Les jeux textuels ont fait leur retour avec le logiciel d’hypertexte gratuit Twine, et j’ai créé mon propre jeu, Sacrilege, dans lequel vous pouvez ramener des hommes croisés en club chez vous. Nina Freeman a aussi créé l’adorable jeu How Do You Do It, où elle explore sa sexualité d’adolescente.
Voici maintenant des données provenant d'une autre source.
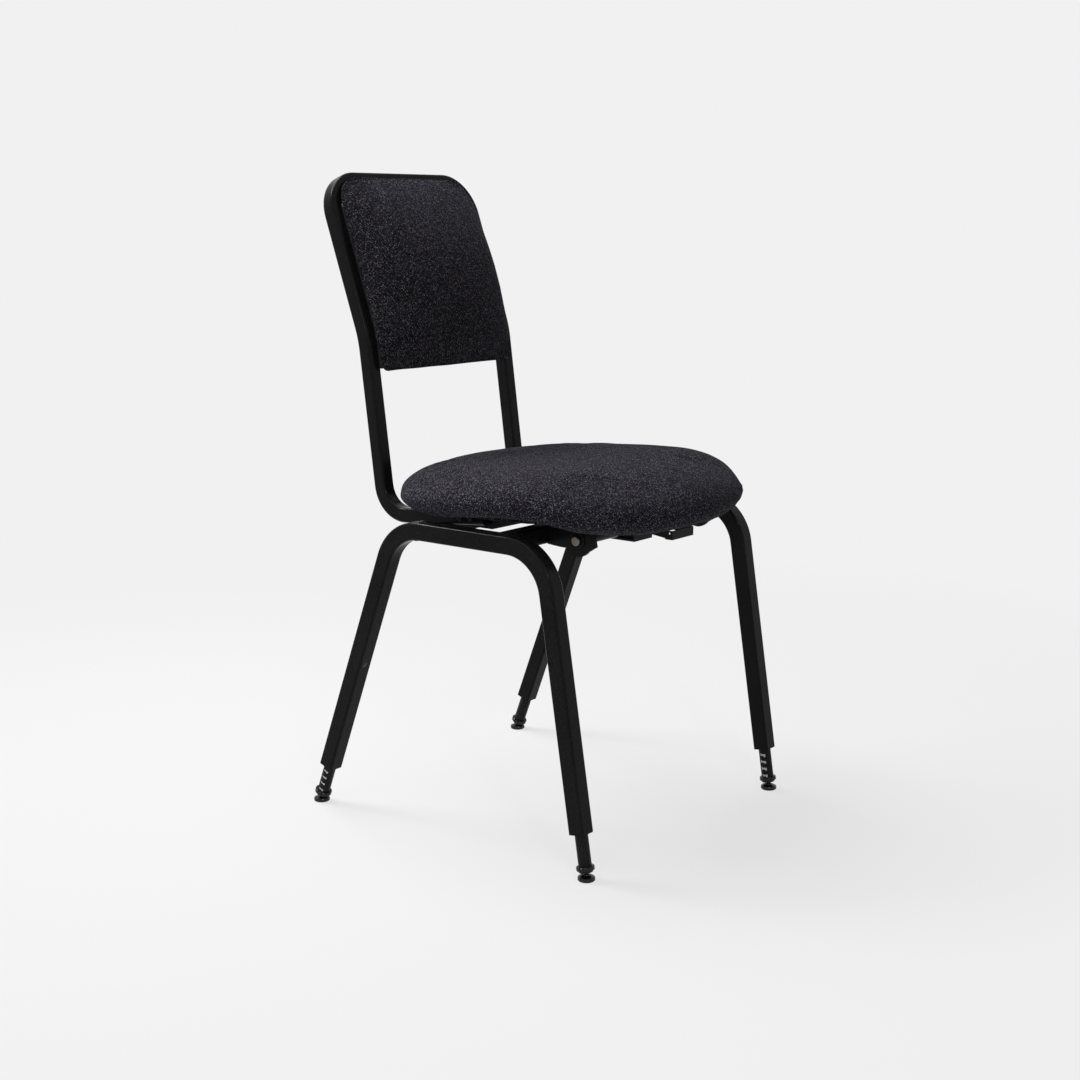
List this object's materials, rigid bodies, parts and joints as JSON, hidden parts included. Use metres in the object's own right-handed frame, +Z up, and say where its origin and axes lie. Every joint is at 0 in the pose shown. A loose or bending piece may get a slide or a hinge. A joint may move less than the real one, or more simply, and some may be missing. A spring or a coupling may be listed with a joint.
{
  "type": "choir chair",
  "caption": "Black tube choir chair with tweed seat and back, a seat that tips forward and feet that pull out in locking steps",
  "frame": {"origin": "on the floor under the middle of the chair's box", "axes": "+Z up, the chair faces -Y, +X to the sitter's left"},
  "size_m": [0.4502, 0.507, 0.8225],
  "materials": {
    "frame_black": "satin black powder coat",
    "foot_black": "satin black coat on the foot tubes",
    "black_plastic": "glossy black moulding",
    "rubber": "matt black rubber",
    "white_plastic": "plain white moulding",
    "tweed": "charcoal heathered tweed over foam",
    "board": "plain plywood",
    "back_panel": "matt black panel",
    "bright_steel": "bright steel"
  },
  "bodies": {
    "frame": {"side_frame_right": "frame_black", "side_frame_left": "frame_black", "front_crossbar": "frame_black", "rear_crossbar": "frame_black", "pivot_plate_right": "frame_black", "pivot_plate_left": "frame_black", "pivot_rod": "bright_steel", "pivot_washers": "frame_black", "pivot_caps": "bright_steel", "stop_buffers": "rubber", "latch_plate": "frame_black", "leg_sleeve_front_right": "black_plastic", "leg_sleeve_front_left": "black_plastic", "leg_sleeve_rear_right": "black_plastic", "leg_sleeve_rear_left": "black_plastic", "pivot_spacers": "black_plastic"},
    "seat": {"seat_plate_right": "frame_black", "seat_plate_left": "frame_black", "pivot_tube": "frame_black", "back_frame": "frame_black", "back_tabs": "frame_black", "arm_bolts": "bright_steel", "seat_board": "board", "seat_screws": "bright_steel", "seat_cushion": "tweed", "back_board": "back_panel", "back_screws": "bright_steel", "back_cushion": "tweed", "lever_bracket": "frame_black", "lever_pin": "bright_steel"},
    "lever": {"release_lever": "frame_black"},
    "glide_front_right": {"foot_base_front_right": "black_plastic"},
    "foot_front_right": {"foot_tube_front_right": "foot_black", "foot_liner_front_right": "white_plastic", "foot_collar_front_right": "black_plastic"},
    "glide_front_left": {"foot_base_front_left": "black_plastic"},
    "foot_front_left": {"foot_tube_front_left": "foot_black", "foot_liner_front_left": "white_plastic", "foot_collar_front_left": "black_plastic"},
    "glide_rear_right": {"foot_base_rear_right": "black_plastic"},
    "foot_rear_right": {"foot_tube_rear_right": "foot_black", "foot_liner_rear_right": "white_plastic", "foot_collar_rear_right": "black_plastic"},
    "glide_rear_left": {"foot_base_rear_left": "black_plastic"},
    "foot_rear_left": {"foot_tube_rear_left": "foot_black", "foot_liner_rear_left": "white_plastic", "foot_collar_rear_left": "black_plastic"}
  },
  "joints": [
    {"name": "seat_tilt", "type": "hinge", "parent": "frame", "child": "seat", "pos_m": [0, -0.16803, 0.3864], "axis": [1, 0, 0], "range_deg": [0, 8]},
    {"name": "lever_press", "type": "hinge", "parent": "seat", "child": "lever", "pos_m": [0, -0.20663, 0.39], "axis": [1, 0, 0], "range_deg": [0, 12]},
    {"name": "foot_slide_front_right", "type": "slide", "parent": "frame", "child": "glide_front_right", "axis": [0, -0.1582, -0.9874], "range_m": [-0.038, 0.038]},
    {"name": "foot_twist_front_right", "type": "hinge", "parent": "glide_front_right", "child": "foot_front_right", "pos_m": [-0.206, -0.24028, 0.0056], "axis": [0, 0.1582, 0.9874], "range_deg": [0, 68]},
    {"name": "foot_slide_front_left", "type": "slide", "parent": "frame", "child": "glide_front_left", "axis": [0, -0.1582, -0.9874], "range_m": [-0.038, 0.038]},
    {"name": "foot_twist_front_left", "type": "hinge", "parent": "glide_front_left", "child": "foot_front_left", "pos_m": [0.206, -0.24028, 0.0056], "axis": [0, 0.1582, 0.9874], "range_deg": [-68, 0]},
    {"name": "foot_slide_rear_right", "type": "slide", "parent": "frame", "child": "glide_rear_right", "axis": [0, 0.3567, -0.9342], "range_m": [-0.038, 0.038]},
    {"name": "foot_twist_rear_right", "type": "hinge", "parent": "glide_rear_right", "child": "foot_rear_right", "pos_m": [-0.206, 0.202, 0.0056], "axis": [0, -0.3567, 0.9342], "range_deg": [-68, 0]},
    {"name": "foot_slide_rear_left", "type": "slide", "parent": "frame", "child": "glide_rear_left", "axis": [0, 0.3567, -0.9342], "range_m": [-0.038, 0.038]},
    {"name": "foot_twist_rear_left", "type": "hinge", "parent": "glide_rear_left", "child": "foot_rear_left", "pos_m": [0.206, 0.202, 0.0056], "axis": [0, -0.3567, 0.9342], "range_deg": [0, 68]}
  ]
}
Le jeu Ute de Lea Schönfelder traite de la vision sociétale de la femme comme objet sexuel – et le joueur doit plus ou moins coucher avec toutes les personnages de la map. Et n’oublions pas le grand-père des jeux sexuels en ligne : Sepe’s Cumshot.
MOBILE SEX
Concrètement, le jeu iPhone Ledoliel est un Tamagotchi évolué aux fantasmes bizarres. C’est un « jeu de séduction », dans lequel votre étrange petit personnage est un puzzle aux désirs et besoins étrangement suggestifs.
Sext Adventure est un jeu dans lequel vous utilisez votre téléphone pour envoyer des sextos à un robot, ce qui vous mènera sur un chemin sinueux de photos de bites, de messages torrides et même d’éjaculations faciales. Ce n’est pas seulement un jeu érotique, mais aussi un jeu sur les relations amoureuses et leur évolution.
AUJOURD’HUI ET LE FUTUR : LE JAPON REND ENFIN LES PÉRIPHÉRIQUES UTILES
En l’an de grâce 2013, nous avons finalement réussi. Enfin ! On a créé un jeu érotique avec une manette en forme de bite. Avec le Ju-C Air, il vous suffira d’insérer votre pénis dans une manette qui vous masturbera, tout en fournissant un retour sur vos performances. Le Ju-C Air est livré avec le jeu Custom Maid 3D, qui vous permettra notamment de pénétrer la soubrette de votre choix à différentes vitesses.
Et en 2014… le jeu a été adapté pour Oculus Rift. Se faire des soubrettes virtuelles n’est désormais plus un fantasme. On vit dans la matrice ! C’est un putain de bouquin d’Asimov ! ON A SUPPLANTÉ LE NEUROMANCIEN. Dieu soit loué, on peut enfin rentrer chez nous et niquer un jeu vidéo ! Sauf si vous n’avez pas de pénis. Dans ce cas, le futur n’est pas pour vous.